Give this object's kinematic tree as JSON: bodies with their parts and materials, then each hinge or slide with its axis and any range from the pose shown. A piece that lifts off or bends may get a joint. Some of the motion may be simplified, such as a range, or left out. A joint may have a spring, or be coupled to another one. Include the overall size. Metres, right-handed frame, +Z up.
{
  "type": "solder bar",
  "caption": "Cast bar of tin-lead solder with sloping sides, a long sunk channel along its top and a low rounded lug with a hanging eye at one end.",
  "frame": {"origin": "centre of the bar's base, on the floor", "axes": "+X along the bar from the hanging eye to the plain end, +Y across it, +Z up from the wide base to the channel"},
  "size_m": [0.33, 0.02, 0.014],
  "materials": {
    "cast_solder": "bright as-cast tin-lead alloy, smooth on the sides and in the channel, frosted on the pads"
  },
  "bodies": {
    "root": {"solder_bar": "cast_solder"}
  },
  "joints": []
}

---

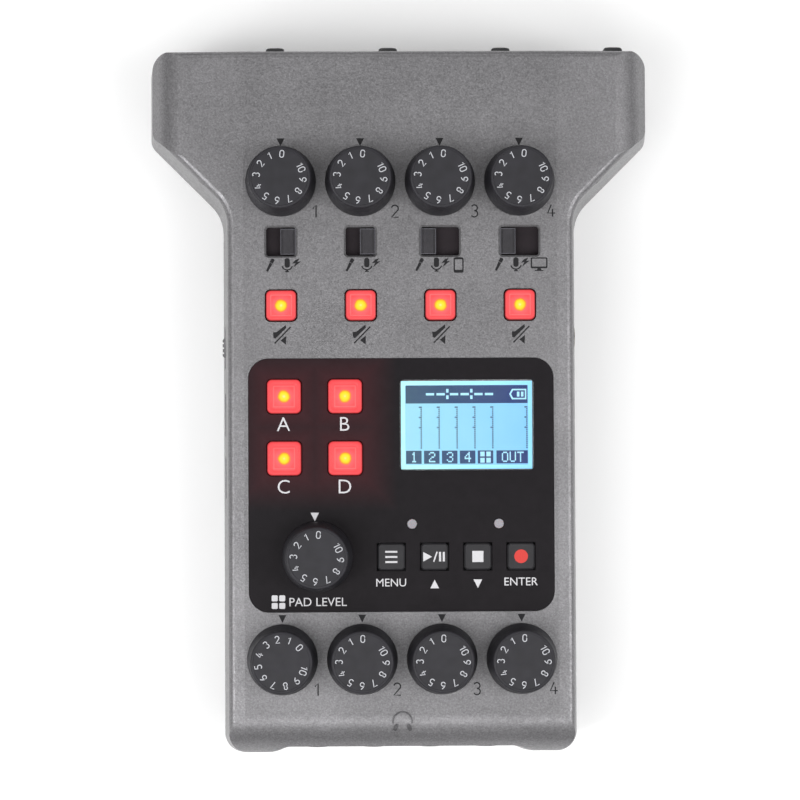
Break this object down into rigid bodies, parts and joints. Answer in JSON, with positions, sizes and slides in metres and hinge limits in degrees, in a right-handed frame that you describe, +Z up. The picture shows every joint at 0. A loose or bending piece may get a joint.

---

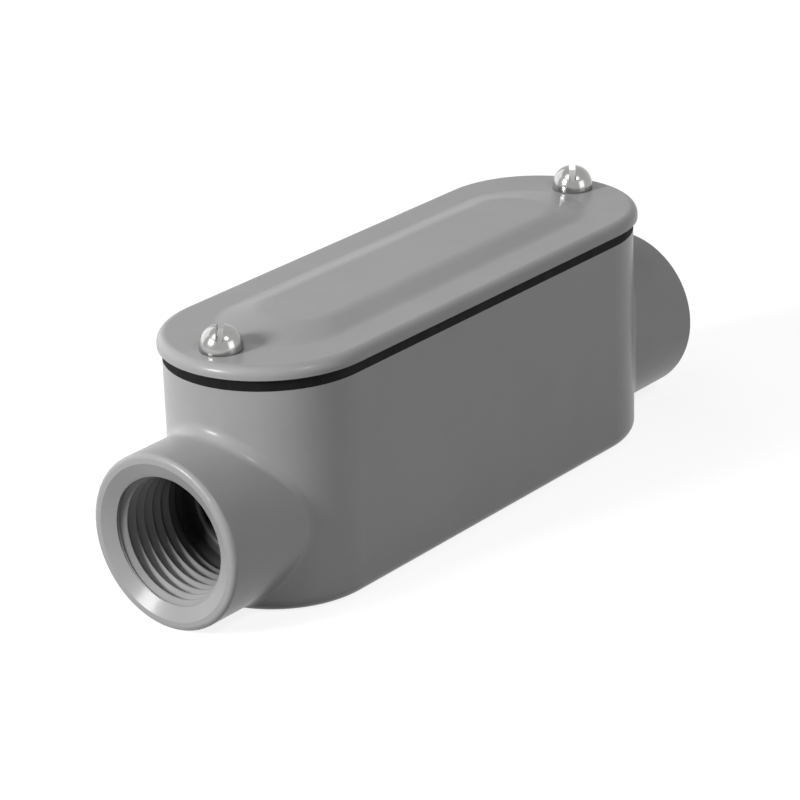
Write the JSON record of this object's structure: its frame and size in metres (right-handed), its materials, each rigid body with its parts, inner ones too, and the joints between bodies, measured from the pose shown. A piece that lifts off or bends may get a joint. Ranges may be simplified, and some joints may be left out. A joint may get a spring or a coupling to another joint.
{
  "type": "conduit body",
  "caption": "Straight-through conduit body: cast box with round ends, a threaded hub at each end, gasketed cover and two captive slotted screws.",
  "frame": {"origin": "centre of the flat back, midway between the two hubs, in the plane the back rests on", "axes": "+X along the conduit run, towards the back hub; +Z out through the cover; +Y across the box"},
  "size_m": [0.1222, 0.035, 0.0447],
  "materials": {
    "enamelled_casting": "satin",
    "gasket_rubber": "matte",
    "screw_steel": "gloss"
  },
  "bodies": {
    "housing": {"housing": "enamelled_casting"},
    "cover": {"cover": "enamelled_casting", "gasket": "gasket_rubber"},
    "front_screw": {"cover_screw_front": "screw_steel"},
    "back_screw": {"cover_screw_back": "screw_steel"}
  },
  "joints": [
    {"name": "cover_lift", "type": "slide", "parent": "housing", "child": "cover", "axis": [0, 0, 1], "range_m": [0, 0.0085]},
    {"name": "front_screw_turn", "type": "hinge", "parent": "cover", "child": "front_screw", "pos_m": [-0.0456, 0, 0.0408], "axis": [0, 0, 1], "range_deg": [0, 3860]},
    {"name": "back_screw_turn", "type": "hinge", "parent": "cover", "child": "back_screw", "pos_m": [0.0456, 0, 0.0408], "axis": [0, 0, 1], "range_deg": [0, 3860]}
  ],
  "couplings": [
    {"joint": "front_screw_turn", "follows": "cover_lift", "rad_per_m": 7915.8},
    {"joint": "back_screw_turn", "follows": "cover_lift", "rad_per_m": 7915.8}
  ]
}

■ **AIM OF THE EXERCISE**: Say how many lines of the listing above contain "parts", with no other words.

■ **EXPECTED ANSWER**: 3